FIG. 1 refers to one possible configuration for a headerless disk system. The hard disk has a number of platters 100, and a series of heads 120 corresponding to each readable/writable surface. The surface of platter 140 is divided into one or more zones 245, 250 and 255, in this example three zones, each zone containing a number of tracks. The surface is also divided into a number of servo wedges 160, each of which defines servo fields in each track radiating from the inner to the outer diameter. In this example there are six servo wedges. Between each pair of servo wedges 160, there is a data wedge 180, which defines one or more data sectors in each track radiating from the inner to the outer diameter of the surface. On each track 220 within the data wedge there is one or more data sectors 200. As can be appreciated from the figure and the previous discussion, the physical and logical layout of the magnetic media is subject to wide variation and constant change. Magnetic media may differ according the number and configuration of servo/data wedges, tracks (e.g., tracks per inch or tpi), sectors per track (e.g., bits per inch or bpi), etc. For example, the wedge based logical layout may be substituted with a different tracking/geometry scheme.
As the previous discussion demonstrates, the magnetic disks in the HDD can be configured in numerous different fashions. The HDD system must be compatible with the particular disk formatting scheme employed. In particular, the disk controller will include a disk formatter that must be configured (hardware and software) in conformance with the format of the magnetic media. This creates a great challenge to the designer of disk controllers, and disk formatters, in particular, which must be compatible with the magnetic media with which they are integrated. Moreover, even when disk manufacturers have maintained the same basic formatting scheme, advances in technology such as increases in tpi or bpi will require changes to the disk controller, especially the disk formatter, that interfaces between the magnetic media and the general host computer. As a result, the architecture of prior art disk controllers has been such that substantial modifications to hardware and/or substantial, and complex, reprogramming of firmware has been required each time a disk controller is integrated with a physically different magnetic media (e.g., more platters or more data density, etc.) or logically different magnetic media (e.g., changes in disk layout or format).
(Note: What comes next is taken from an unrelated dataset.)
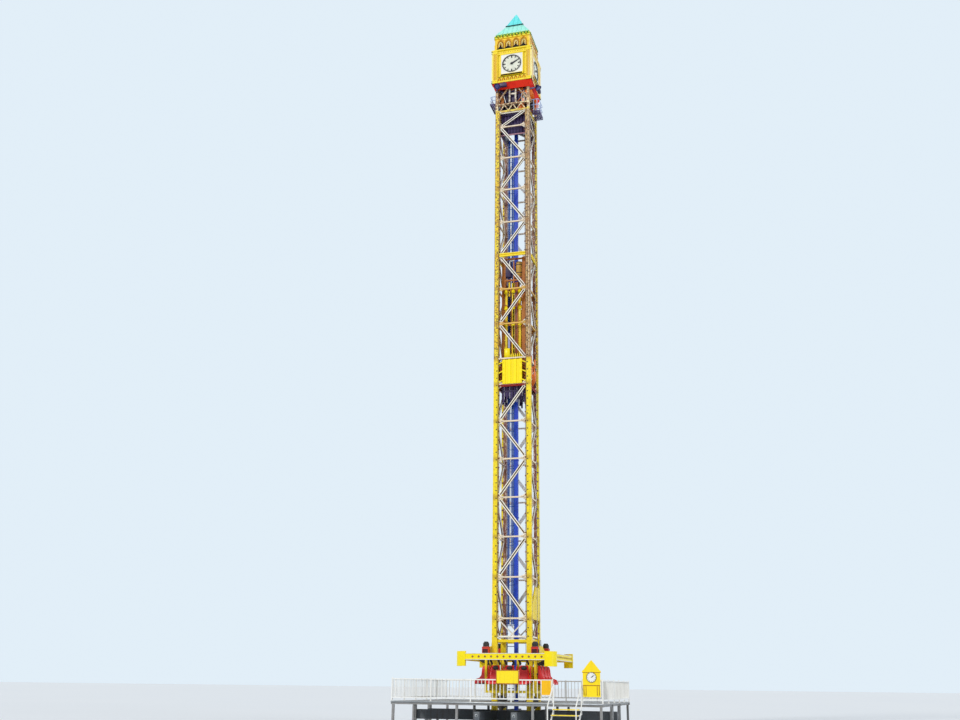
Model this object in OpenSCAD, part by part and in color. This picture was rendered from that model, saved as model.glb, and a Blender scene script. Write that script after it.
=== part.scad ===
// Fairground drop tower dressed as a clock tower, in millimetres.
// +Z is up, the front looks along -Y and +X is to the right.
// The origin is on the ground, under the middle of the mast.

/* [Mast] */
// Outside width of the square mast
mast_w = 1700; // [1500:10:1900]
// Side of each square corner column
column_w = 220; // [160:5:260]
// Height between two level bars
bay_h = 1700; // [1600:10:1750]
// Full bays of the lower section
lower_bays = 6; // [5:1:6]
// Full bays of the upper section
upper_bays = 7; // [6:1:7]
// Height of the joint bay between the sections
joint_h = 1200; // [1000:10:1400]
// Height of the short bay at the top of the mast
top_bay_h = 800; // [700:10:900]
// Height of the lowest level bar
first_level = 4300; // [4200:10:4500]
// Height of the bolted flange at the foot of the mast
foot_flange_z = 3500; // [3300:10:3700]
// Thickness of the mast flanges
flange_t = 30; // [20:1:40]
// Side of the square level bars
level_bar = 64; // [50:1:80]
// Width of the channel used for the diagonals
diagonal_w = 130; // [100:1:150]
// Depth of that channel
diagonal_t = 60; // [40:1:70]
// Flange width of that channel
diagonal_lip = 36; // [25:1:45]
// Depth of the heavy beam at the top of the inner frame
heavy_beam_h = 170; // [140:5:220]

/* [Inside the mast] */
// Side of the square blue pole on the mast axis
pole_w = 150; // [120:5:180]
// Distance between the ladder stiles
ladder_w = 330; // [300:5:345]
// Distance between the ladder rungs
rung_pitch = 425; // [350:5:500]
// Thickness of the ladder stiles and rungs
ladder_bar = 40; // [30:1:50]
// Outside width of the inner frame
inner_w = 1120; // [1000:10:1150]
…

In addition to these general data formatting differences, each vendor may have unique formatting schemes for diagnostic tasks.
What is desired, therefore, is an efficient, highly programmable disk formatter that efficiently allocates processing resources between processors, while remaining flexible and user friendly, and that is programmable using a pre-defined instruction set, specially adapted for the disk formatter application, that can accommodate changes from disk to disk or format to format. One benefit of such a disk formatter is that the disk drive manufacturer need not be required to repeatedly redesign the disk formatter to accommodate different or next generation drive programs.